* What is required *
Return each entry exactly, with none missing.

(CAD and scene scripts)
╔══
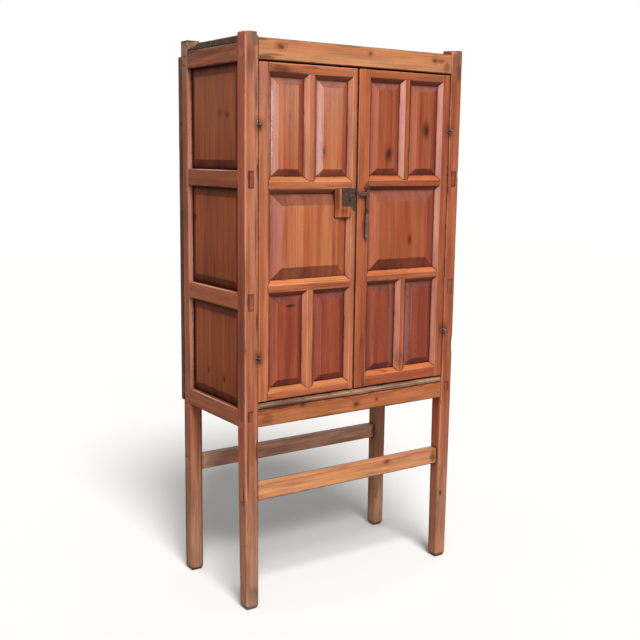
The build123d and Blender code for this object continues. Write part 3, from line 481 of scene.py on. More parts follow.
@dataclass(frozen=True)
class Log:
    """The tree that a timber was cut from: how far its heart lies from the timber, and how it wanders."""

    spread: float = 9.0                     # timbers come from places in the log this far apart, in metres
    across: Span = (-0.06, 0.06)
    slope: Span = (-0.03, 0.03)
    depth: Span = (0.03, 0.1)
    wander_across: float = 0.04
    wander_depth: float = 0.05
    knot_ragged: float = 1.6                # how ragged a knot's edge is
    knot_bend: Step = (0.0, 4.5, 0.02, 0.0)     # how far the rings bend round a knot
    knot_heart: Step = (0.6, 1.5, 1.0, 0.0)
    knot_halo: Step = (0.9, 3.4, 1.0, 0.0)
    knot_depth: float = 4.0                 # a knot's reach into the board, in half widths

    def rings(self, shader: Shader, chance: random.Random, place: Socket, timber: Socket,
              axes: tuple[Socket, Socket, Socket], grain: Grain,
              knots: tuple[Knot, ...]) -> tuple[Socket, Socket | None, Socket | None]:
        """The distance from the tree's wandering heart, bent round the knots.

        Args:
            shader: the timber's shader.
            chance: its own source of chance.
            place: a point's place in the frame.
            timber: its place in the tree.
            axes: its places along, across and into the board.
            grain: how the grain runs.
            knots: the knots that show.

        Returns:
            The distance, and how much of a knot's heart and of its halo a point has, or None for no knots.
        """
        along, across, depth = axes
        wander = shader.split(shader.cloud(timber, WANDER, "Color"))
        off_across = shader.plus(across, chance.uniform(*self.across))
        off_across = shader.plus(off_across, shader.times(along, chance.uniform(*self.slope)))
        off_across = shader.plus(off_across, shader.times(wander[0], self.wander_across))
        off_depth = shader.plus(depth, chance.uniform(*self.depth))
        off_depth = shader.plus(off_depth, shader.times(wander[1], self.wander_depth))
        radius = shader.vector("LENGTH", shader.join(off_across, off_depth, 0.0))
        if not knots:
            return radius, None, None
        core: Number = 0.0
        halo: Number = 0.0
        ragged = shader.less(shader.cloud(timber, KNOT_EDGE), MIDDLE_NOISE)
        for knot in knots:
            size = [knot.across * self.knot_depth] * 3
            size[grain.value[0]] = knot.along
            size[grain.value[1]] = knot.across
            near = shader.reach(place, knot.middle, tuple(size))
            near = shader.plus(near, shader.times(ragged, self.knot_ragged))
            radius = shader.plus(radius, shader.ramp(near, *self.knot_bend))
            core = shader.maths("MAXIMUM", core, shader.ramp(near, *self.knot_heart))
            halo = shader.maths("MAXIMUM", halo, shader.ramp(near, *self.knot_halo))
        return radius, core, halo


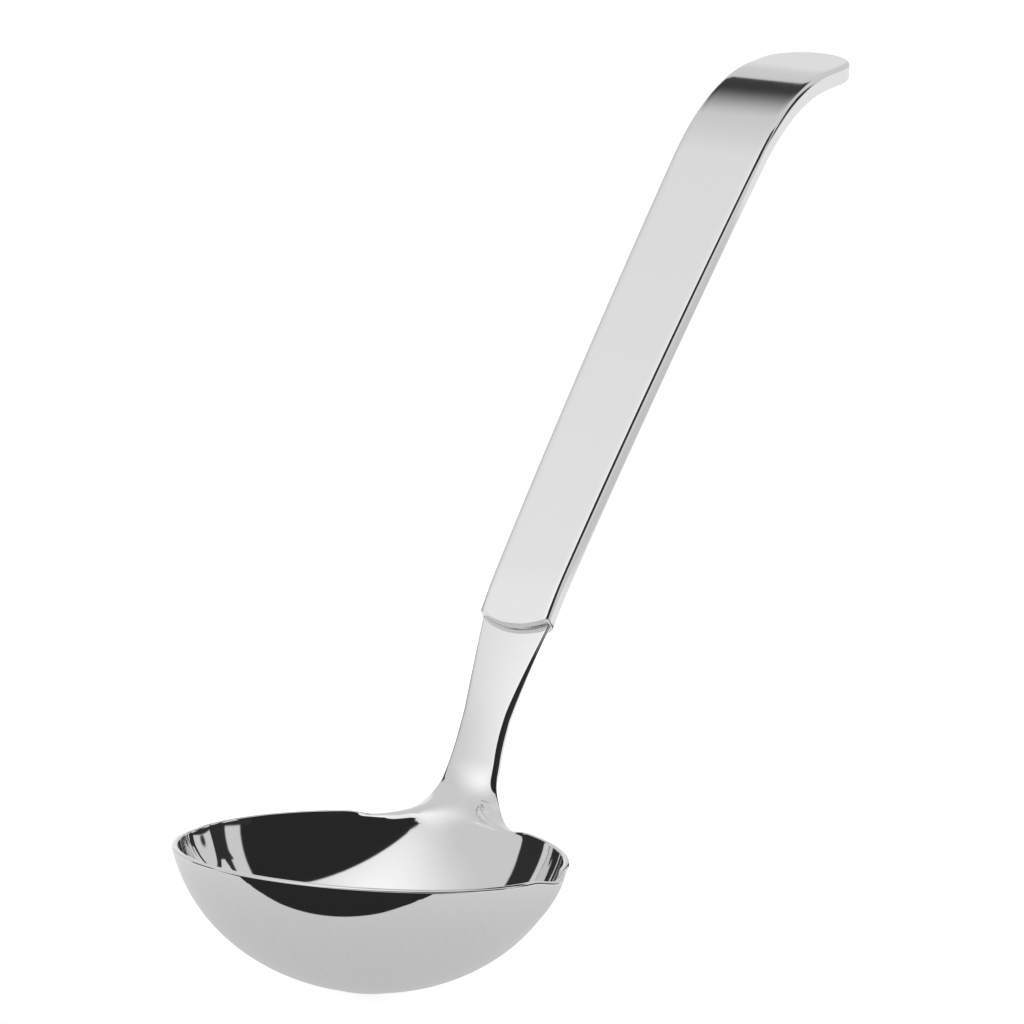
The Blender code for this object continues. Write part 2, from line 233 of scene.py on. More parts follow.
╚══
* Written solution *
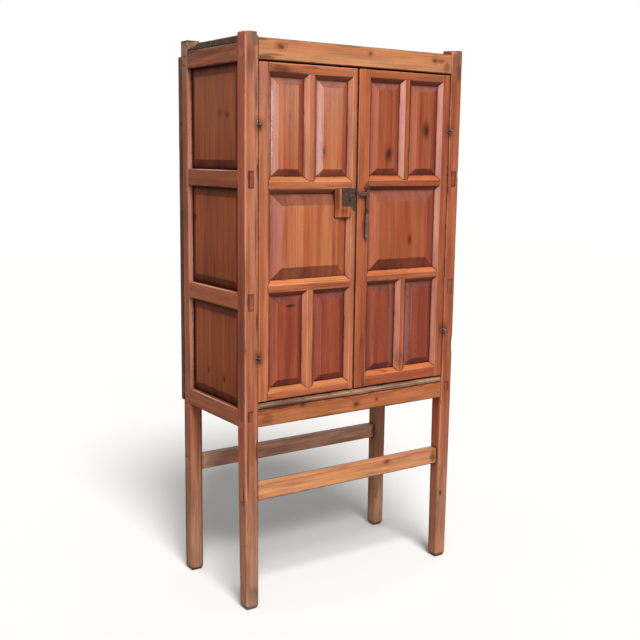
The build123d and Blender code for this object continues. Write part 3, from line 481 of scene.py on. More parts follow.
@dataclass(frozen=True)
class Log:
    """The tree that a timber was cut from: how far its heart lies from the timber, and how it wanders."""

    spread: float = 9.0                     # timbers come from places in the log this far apart, in metres
    across: Span = (-0.06, 0.06)
    slope: Span = (-0.03, 0.03)
    depth: Span = (0.03, 0.1)
    wander_across: float = 0.04
    wander_depth: float = 0.05
    knot_ragged: float = 1.6                # how ragged a knot's edge is
    knot_bend: Step = (0.0, 4.5, 0.02, 0.0)     # how far the rings bend round a knot
    knot_heart: Step = (0.6, 1.5, 1.0, 0.0)
    knot_halo: Step = (0.9, 3.4, 1.0, 0.0)
    knot_depth: float = 4.0                 # a knot's reach into the board, in half widths

    def rings(self, shader: Shader, chance: random.Random, place: Socket, timber: Socket,
              axes: tuple[Socket, Socket, Socket], grain: Grain,
              knots: tuple[Knot, ...]) -> tuple[Socket, Socket | None, Socket | None]:
        """The distance from the tree's wandering heart, bent round the knots.

        Args:
            shader: the timber's shader.
            chance: its own source of chance.
            place: a point's place in the frame.
            timber: its place in the tree.
            axes: its places along, across and into the board.
            grain: how the grain runs.
            knots: the knots that show.

        Returns:
            The distance, and how much of a knot's heart and of its halo a point has, or None for no knots.
        """
        along, across, depth = axes
        wander = shader.split(shader.cloud(timber, WANDER, "Color"))
        off_across = shader.plus(across, chance.uniform(*self.across))
        off_across = shader.plus(off_across, shader.times(along, chance.uniform(*self.slope)))
        off_across = shader.plus(off_across, shader.times(wander[0], self.wander_across))
        off_depth = shader.plus(depth, chance.uniform(*self.depth))
        off_depth = shader.plus(off_depth, shader.times(wander[1], self.wander_depth))
        radius = shader.vector("LENGTH", shader.join(off_across, off_depth, 0.0))
        if not knots:
            return radius, None, None
        core: Number = 0.0
        halo: Number = 0.0
        ragged = shader.less(shader.cloud(timber, KNOT_EDGE), MIDDLE_NOISE)
        for knot in knots:
            size = [knot.across * self.knot_depth] * 3
            size[grain.value[0]] = knot.along
            size[grain.value[1]] = knot.across
            near = shader.reach(place, knot.middle, tuple(size))
            near = shader.plus(near, shader.times(ragged, self.knot_ragged))
            radius = shader.plus(radius, shader.ramp(near, *self.knot_bend))
            core = shader.maths("MAXIMUM", core, shader.ramp(near, *self.knot_heart))
            halo = shader.maths("MAXIMUM", halo, shader.ramp(near, *self.knot_halo))
        return radius, core, halo


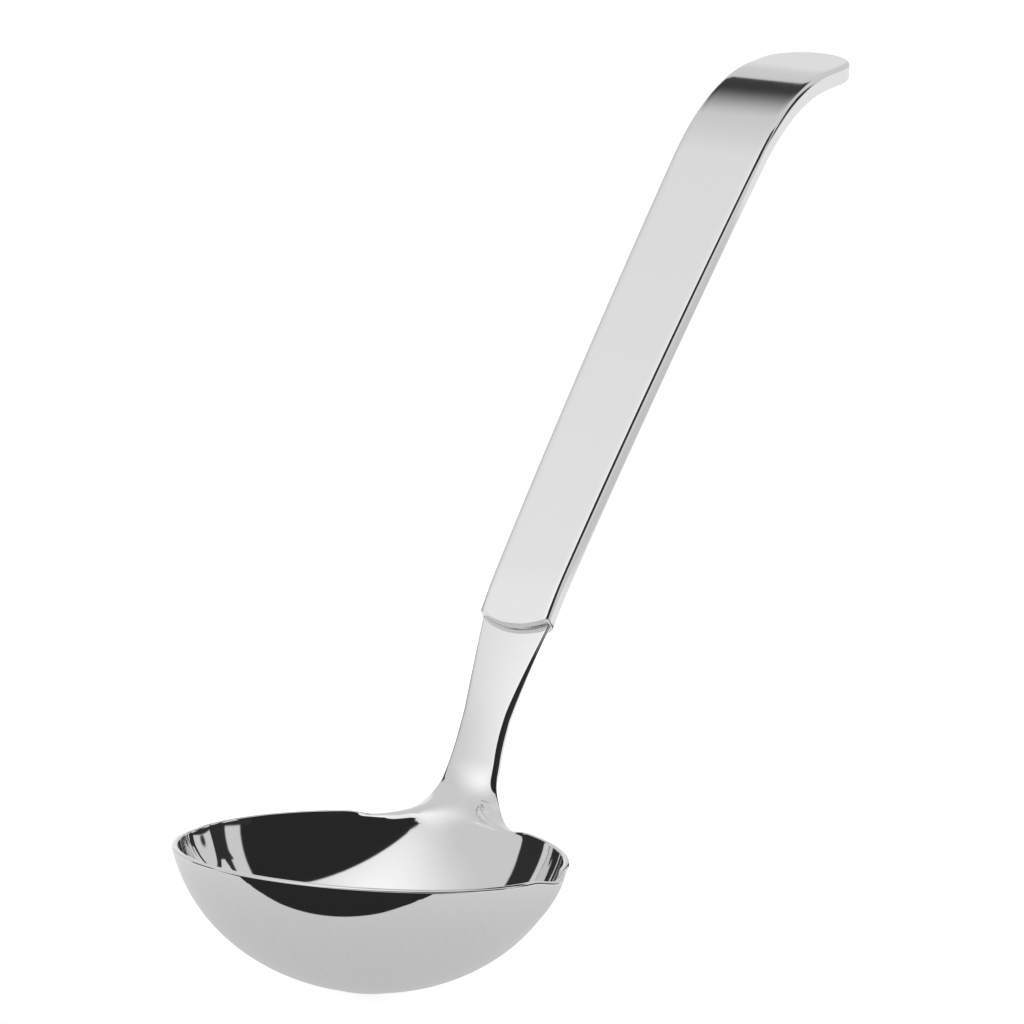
The Blender code for this object continues. Write part 2, from line 233 of scene.py on. More parts follow.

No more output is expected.